На кухне работал лазерный проигрыватель, и с крутившегося на нем серебристого диска копировала еще парочка магнитофончиков.

– Ну я все понял, – сказал Ярославцев. – Аппетиты, Эдик, у вас выросли изрядно.

– Ой, не надо праведных нотаций, – отозвался тот. – На плачевный финал намекаете? Ну… если суждено, судьба, значит.

– Позвольте объяснить вам элементарные вещи, – продолжил Ярославцев, чувствуя, что говорит впустую. – Я понимаю, кассета без записи стоит одно, а с записью – совершенно другое. Наклейки, кстати, сдерите – тут еще и валютными операциями попахивает. Дело выгодное, ясно. Но у каждой кассеты есть свой покупатель. Кассет – сотни. Вероятность прокола…

– Я все сдаю через скупщика.

– Поздравляю. Вероятность уменьшается. Но не исчезает. Потом. Что вы пишете? Я видел названия… Сплошное торжество плоти…

– Люди берут, – со вздохом перебил Эдуард. – А потом… основную массу не увлекает ни Феллини, ни Антониони…

– Может быть.
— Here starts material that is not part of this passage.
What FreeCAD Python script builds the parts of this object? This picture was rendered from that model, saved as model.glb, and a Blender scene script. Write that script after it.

Но зачем сознательно идти на статью? Я же, казалось, убедил вас, появились видеотеки – развивайте дело на государственных принципах.

– Знаете, – Эдик выдержал скорбную паузу. – Я не подвижник. Пробовал – не получилось, извините. Каждый фильм согласовывай, нервы трепи, всякие худсоветы. А цены? Кому нужна пленка на вечер за такую цену? Слева – дешевле. Более того, практически бесплатно человек покупает пленку. С дивной коммерческой картиной. Пусть она у него год в обороте, потом он отдаст ее либо за те же монеты, либо в обмен. Одно слово: вклад! С видом на проценты, кстати. А мне – доход. Да и чего за зарплату ломаться? Вон лазер работает… круглосуточно. Чистейшее воспроизведение. Полсуток – уже зарплата! Так что не надо, не мальчик. Вот если бы вы со своими связями в дело включились…
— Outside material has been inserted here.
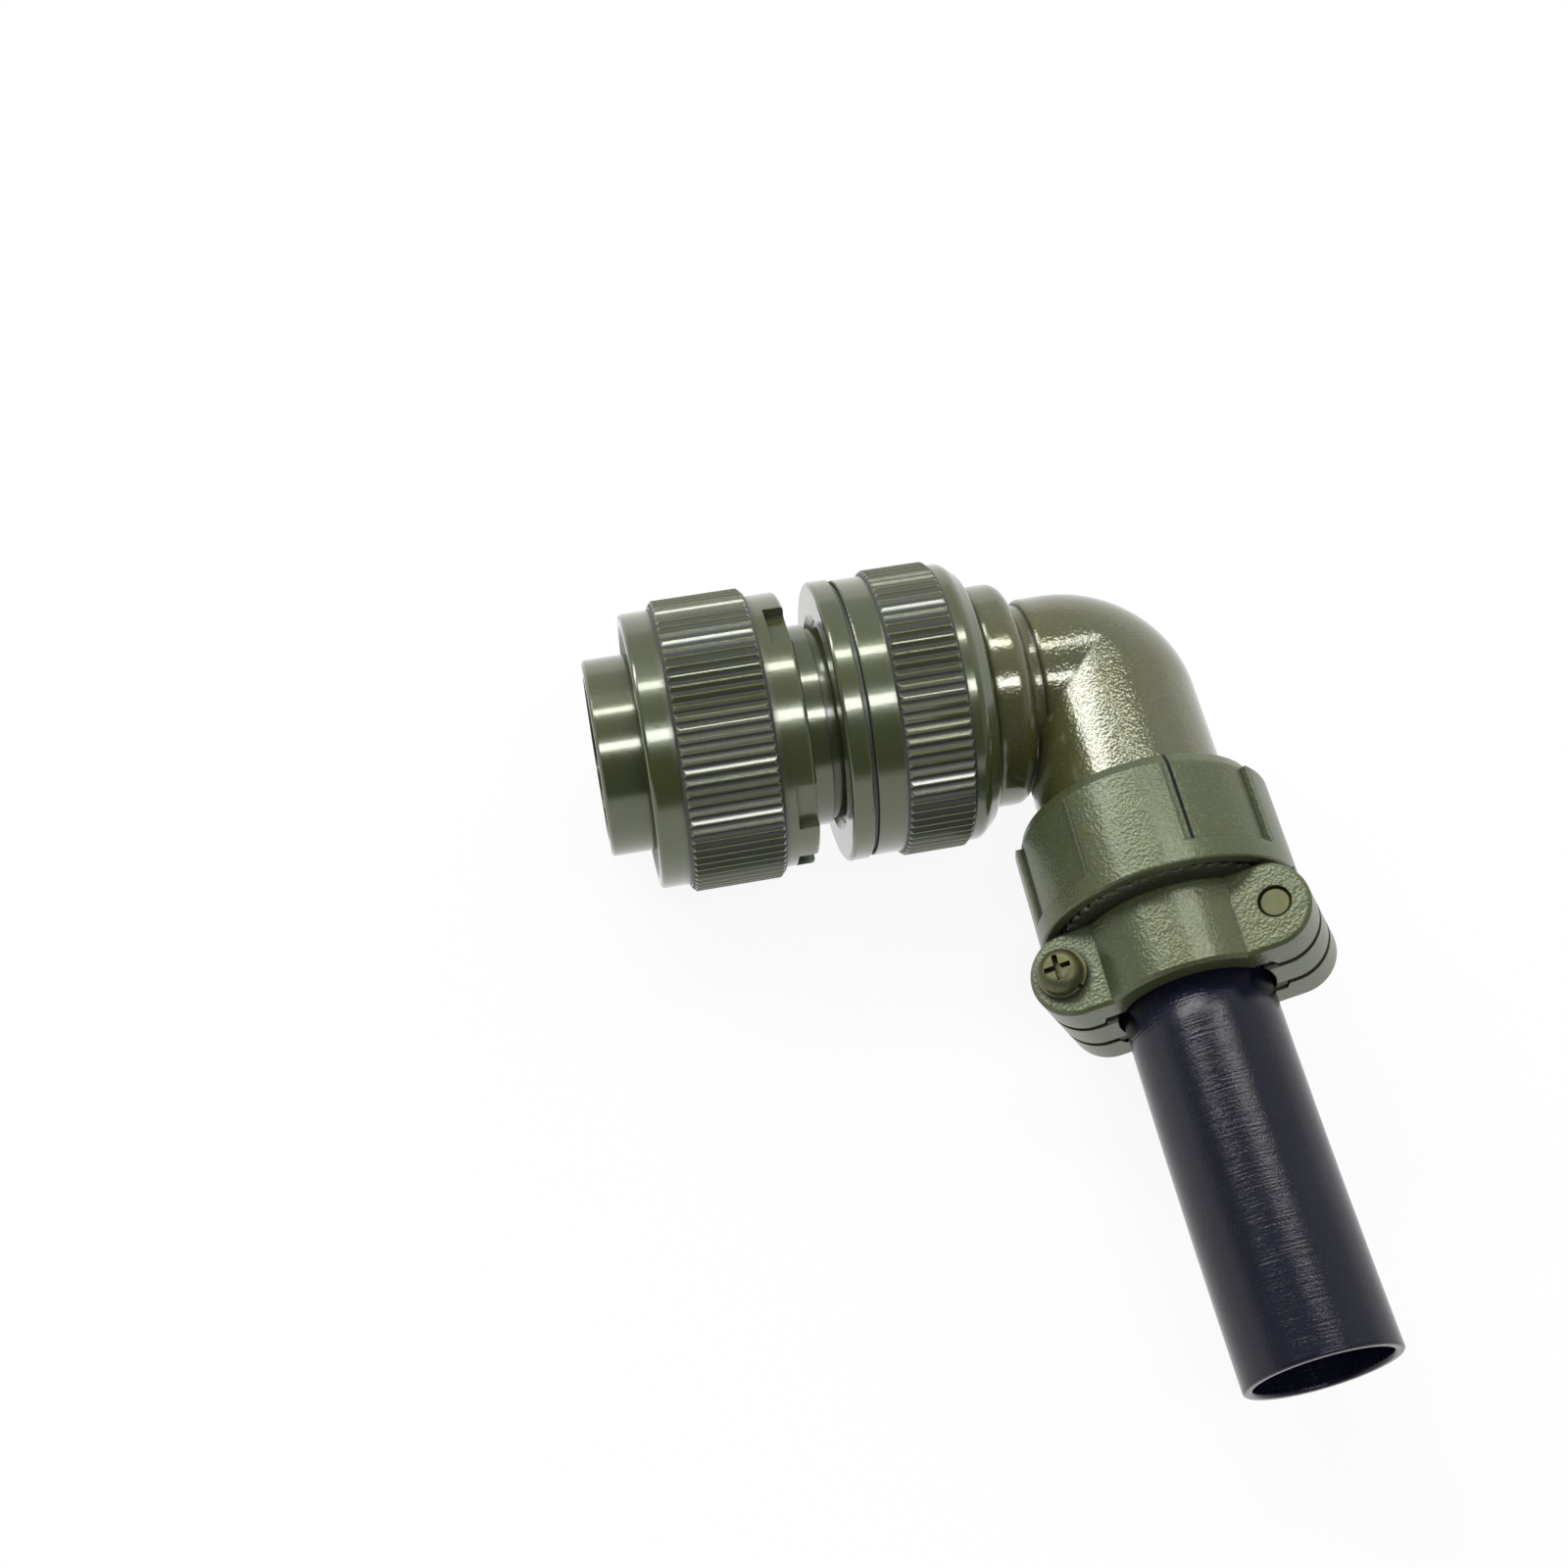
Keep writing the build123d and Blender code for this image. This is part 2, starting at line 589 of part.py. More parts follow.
def ring_blank():
    """Turned ring of the clamp with a raised land on each quarter."""
    land_start = CLAMP_START + RING_SHOULDER
    edge_start = RING_END - RING_EDGE_WIDTH
    blank = turned(
        (CLAMP_START, 0),
        (CLAMP_START, RING_TOP_R, RING_EDGE),
        (land_start, RING_POCKET_R, RING_SHOULDER_FILLET),
        (edge_start, RING_POCKET_R),
        (edge_start, RING_R),
        (RING_END, RING_R, RING_EDGE),
        (RING_END, 0),
    )
    reach = RING_R * math.tan(math.radians(RING_LAND_ANGLE / 2))
    for land in range(RING_LANDS):
        sector = Plane.YZ.offset(land_start) * make_face(
            Polyline((0, 0), (RING_R + 1, -reach), (RING_R + 1, reach), close=True)
        )
        wedge = Rot(360 * land / RING_LANDS, 0, 0) * extrude(sector, edge_start - land_start)
        blank += wedge & disc(land_start, edge_start, RING_R)
    return blank


def ear_outline(length):
    """Full-round outline of a saddle in the plane of its ears, centred on the screw station."""
    return Pos(SCREW_STATION, 0) * Rot(0, 0, 90) * SlotOverall(length, SADDLE_WIDTH)


def clamp_body():
    """Ring that screws on the elbow, with two tongues that run between the saddles."""
    blank = ring_blank()
    thread_r = CLAMP_THREAD_R + THREAD_GAP
    root = thread_root(CLAMP_THREAD_PITCH, thread_r)
    blank -= turned(
        (CLAMP_START - 1, 0),
        (CLAMP_START - 1, thread_r),
        *thread_points(CLAMP_THREAD_START, CLAMP_THREAD_TURNS, CLAMP_THREAD_PITCH, thread_r),
        (CROWN_START, root),
        (CROWN_START, RING_MOUTH_R),
        (RING_END + 1, RING_MOUTH_R),
        (RING_END + 1, 0),
    )
    length = SCREW_SPACING + 2 * EAR_REACH
    tongue_start = ELBOW_END + 2 * FACE_GAP
    plate = extrude(ear_outline(length), TONGUE_TOP, both=True)
    plate += block((tongue_start, SCREW_STATION), (-RING_R, RING_R), (-TONGUE_TOP, TONGUE_TOP))
    lip_r = TONGUE_INNER + LIP_THICKNESS
    lip = block((tongue_start, CLAMP_END), (-lip_r, lip_r), (-TONGUE_TOP - LIP_RISE, TONGUE_TOP + LIP_RISE))
    plate += lip & disc(tongue_start, CLAMP_END, lip_r)
    plate -= disc(tongue_start - 1, CLAMP_END + 1, TONGUE_INNER)
    blank += plate
    hole = Cylinder(SCREW_HOLE_R, 2 * TONGUE_THICKNESS)
    for side in (-1, 1):
        blank -= Pos(SCREW_STATION, side * SCREW_SPACING / 2, 0) * hole
    return blank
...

– Порнографию распространять?

– Мы распространим. Нам материалы нужны, пленка, техника. Я не хочу вас обидеть, поймите… Я знаю, вы смотрите на меня, как на дешевку, но каждый живет своим, и не приставляйте мне собственную голову.

– Сколько магнитофонов пришло сюда через Матерого? – внезапно спросил Ярославцев.

– Ну это… – Эдик замешкался, – это наши дела… простите, конечно.

– Эдик, – произнес Ярославцев с нажимом. – Я понимаю, вы человек независимый, самостоятельный, не любите поучений, но обязан заметить: вам изменяет чувство меры, мой мальчик, в смысле демократии по отношению к старшим.

– Да я ведь… – отозвался Эдик с ноткой испуга, и глаза его за гигантскими стеклами очков моргнули. – Я-то чего? Ну… двадцать, может, тридцать магнитофонов… Только – между нами…

– Именно, – Ярославцев направился в прихожую. Молча оделся.

– Вы правы, – Эдик задумчиво поджал губы. – Понимаю – правы! А… не в состоянии на тормоз нажать! Тут приятеля свинтили… Ну, а жена сдуру и дала показание – да, кое-что смотрела… Не жена даже, сожительница. Центровая девка, понравилась, поселил возле себя. В общем, семейка на чисто общественных началах, если он налево ходил, то она – и налево, и направо. А суд влепил по полной заготовке. За развращение супруги! Она, как услышала, ржать начала – я думал плохо ей будет.

– Плохо будет Эдуард, очень плохо. – Ярославцев затворил дверь.

Ах, Матерый, ах, Лешка… Главное, откуда? Магнитофоны, сигареты, ондатра. С честным взором врал ты о «чистых» источниках, с напором врал! А я, дурачок, если и не верил, то принуждал себя верить, хотел! И пристраивал эти «излишки», списанное якобы, бракованное, негодное. А икра? А рыба? Неодобряемое перевыполнение плана рыбозавода или в море выбрасывать или… Пошел ты на это? Пошел! Деньги получил? То-то. Подумай, Эдик, Виталий – вот уже двое за сегодняшний день, кто, не зная истинную тебе цену верно, о ней догадываются. Первым, конечно, скрутят Матерого, и уж потом только начнется перебор звеньев цепи, так что запас по времени тебе обеспечен. Но каков он, запас? Вопрос неотвязный, ставший уже частью существа, въевшийся в душу.

Ну-ка, давай все взвесим холодно, отстраненно. Кое-что тобою приготовлено, но так, с ленцой, на всякий случай. А не пора ли подготовиться основательно и детально, чтобы достойно встретить свой самый черный день?

Однако еще вопрос: при чем здесь ты и такое высокое, благородное слово «достойно»?